One of the lawsuits against the project was filed by multiple Alaska Native tribes, as well as a tribal consortium which is ongoing in federal court, alleging federal agencies violated multiple laws, including the Alaska National Interest Lands Conservation Act. Their concerns, documents show, include what they believe is a lack of planning as well as a lack of clarity on how subsistence resources, such as fish and caribou, would be protected.

The suit has also seen multiple tribes withdraw from participation, though, with the Allakaket and Huslia Tribal Councils voting this past February to sever their involvement in the federal litigation.

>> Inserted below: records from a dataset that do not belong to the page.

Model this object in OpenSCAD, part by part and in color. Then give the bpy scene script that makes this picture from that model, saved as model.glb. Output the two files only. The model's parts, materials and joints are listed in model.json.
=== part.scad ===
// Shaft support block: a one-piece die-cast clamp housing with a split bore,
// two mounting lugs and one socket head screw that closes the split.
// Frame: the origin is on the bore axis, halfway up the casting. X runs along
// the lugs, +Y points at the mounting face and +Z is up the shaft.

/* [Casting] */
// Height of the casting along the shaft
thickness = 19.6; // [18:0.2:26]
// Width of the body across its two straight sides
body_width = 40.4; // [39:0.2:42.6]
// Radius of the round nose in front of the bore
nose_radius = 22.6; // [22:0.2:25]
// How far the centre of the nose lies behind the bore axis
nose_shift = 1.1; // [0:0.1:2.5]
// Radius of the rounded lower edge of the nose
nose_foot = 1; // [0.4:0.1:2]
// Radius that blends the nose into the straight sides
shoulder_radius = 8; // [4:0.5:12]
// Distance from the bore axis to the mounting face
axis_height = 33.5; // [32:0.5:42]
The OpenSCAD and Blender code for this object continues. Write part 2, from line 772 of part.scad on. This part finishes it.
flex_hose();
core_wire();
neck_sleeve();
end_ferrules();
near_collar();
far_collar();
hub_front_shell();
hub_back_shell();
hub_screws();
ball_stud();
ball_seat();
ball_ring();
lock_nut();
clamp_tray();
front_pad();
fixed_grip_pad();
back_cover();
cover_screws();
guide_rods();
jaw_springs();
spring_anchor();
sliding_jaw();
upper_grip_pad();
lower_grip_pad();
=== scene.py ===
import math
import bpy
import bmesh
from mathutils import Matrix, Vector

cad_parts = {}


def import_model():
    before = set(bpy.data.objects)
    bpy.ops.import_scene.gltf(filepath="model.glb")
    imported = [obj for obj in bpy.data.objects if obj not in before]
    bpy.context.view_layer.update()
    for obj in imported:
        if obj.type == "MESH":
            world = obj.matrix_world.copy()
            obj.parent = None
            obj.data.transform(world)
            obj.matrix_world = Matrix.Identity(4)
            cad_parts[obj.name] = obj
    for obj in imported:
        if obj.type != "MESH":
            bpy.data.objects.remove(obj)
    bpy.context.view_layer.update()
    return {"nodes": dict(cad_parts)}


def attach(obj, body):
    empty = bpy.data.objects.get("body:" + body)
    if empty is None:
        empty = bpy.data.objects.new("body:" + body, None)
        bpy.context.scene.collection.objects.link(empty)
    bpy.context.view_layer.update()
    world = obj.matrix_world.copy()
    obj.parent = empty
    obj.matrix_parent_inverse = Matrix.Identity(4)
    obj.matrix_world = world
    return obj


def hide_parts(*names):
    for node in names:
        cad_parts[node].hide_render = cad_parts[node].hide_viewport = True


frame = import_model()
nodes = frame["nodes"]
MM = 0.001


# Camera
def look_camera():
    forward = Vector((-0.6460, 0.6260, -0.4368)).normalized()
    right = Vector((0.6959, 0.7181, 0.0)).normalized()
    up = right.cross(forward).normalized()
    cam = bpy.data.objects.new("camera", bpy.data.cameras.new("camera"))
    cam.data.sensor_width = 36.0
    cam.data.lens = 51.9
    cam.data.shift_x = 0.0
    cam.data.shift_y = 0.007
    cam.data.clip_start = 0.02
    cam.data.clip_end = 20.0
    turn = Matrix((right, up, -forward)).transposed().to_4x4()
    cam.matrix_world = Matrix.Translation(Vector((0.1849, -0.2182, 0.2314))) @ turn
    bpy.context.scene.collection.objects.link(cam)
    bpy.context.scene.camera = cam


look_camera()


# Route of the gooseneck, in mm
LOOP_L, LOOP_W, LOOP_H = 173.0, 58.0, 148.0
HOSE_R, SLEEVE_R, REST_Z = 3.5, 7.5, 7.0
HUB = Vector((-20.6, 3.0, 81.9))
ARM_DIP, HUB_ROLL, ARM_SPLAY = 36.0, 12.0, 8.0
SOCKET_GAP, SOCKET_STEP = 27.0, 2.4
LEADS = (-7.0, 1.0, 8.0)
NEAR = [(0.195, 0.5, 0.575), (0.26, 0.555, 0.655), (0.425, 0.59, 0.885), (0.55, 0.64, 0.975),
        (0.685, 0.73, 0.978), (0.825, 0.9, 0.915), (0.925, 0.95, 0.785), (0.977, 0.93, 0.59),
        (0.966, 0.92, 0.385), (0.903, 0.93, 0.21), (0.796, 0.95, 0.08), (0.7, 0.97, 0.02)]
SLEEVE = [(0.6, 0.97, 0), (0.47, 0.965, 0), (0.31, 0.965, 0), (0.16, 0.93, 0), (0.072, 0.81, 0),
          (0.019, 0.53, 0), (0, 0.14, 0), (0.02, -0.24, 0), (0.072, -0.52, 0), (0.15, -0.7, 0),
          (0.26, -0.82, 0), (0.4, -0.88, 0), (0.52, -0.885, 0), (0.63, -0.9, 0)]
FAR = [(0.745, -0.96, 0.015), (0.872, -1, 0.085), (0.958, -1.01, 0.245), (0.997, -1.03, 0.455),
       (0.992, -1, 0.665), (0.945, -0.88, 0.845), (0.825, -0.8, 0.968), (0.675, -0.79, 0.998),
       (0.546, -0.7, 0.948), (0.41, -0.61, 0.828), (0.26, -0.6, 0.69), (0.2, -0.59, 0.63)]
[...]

The Tanana Chiefs Conference, however, is one of those which remain part of the lawsuit and has called directly for the state to stop pursuing the road, calling the project “rushed, flawed, and premature.”

Alaska’s congressional delegation sees it differently. Earlier this month, the trio of Sens. Lisa Murkowski and Dan Sullivan and Rep. Mary Peltola said in a joint statement that the delay is “needless,” expressing frustration at the federal government’s choice to push back the date for an anticipated decision and stating that the project is guaranteed access across federal lands under legislation dating back to the 1980′s. Murkowski, Sullivan, and Peltola said the delay to the project, which is in its eighth year of federal permitting, is costing jobs and a domestic source of minerals.

“Many reports have pointed to the urgent need to responsibly develop more of these minerals,” the delegation wrote “but the continued failure to do so will only work against secure domestic supply chains, affordable goods for American families and businesses, and the broader energy transition.

“We are committed to holding Interior accountable to the original timeline it provided to the Court to address two discreet deficiencies in the EIS, and have requested a meeting with Secretary Haaland to urge her to put this vital project back on track.”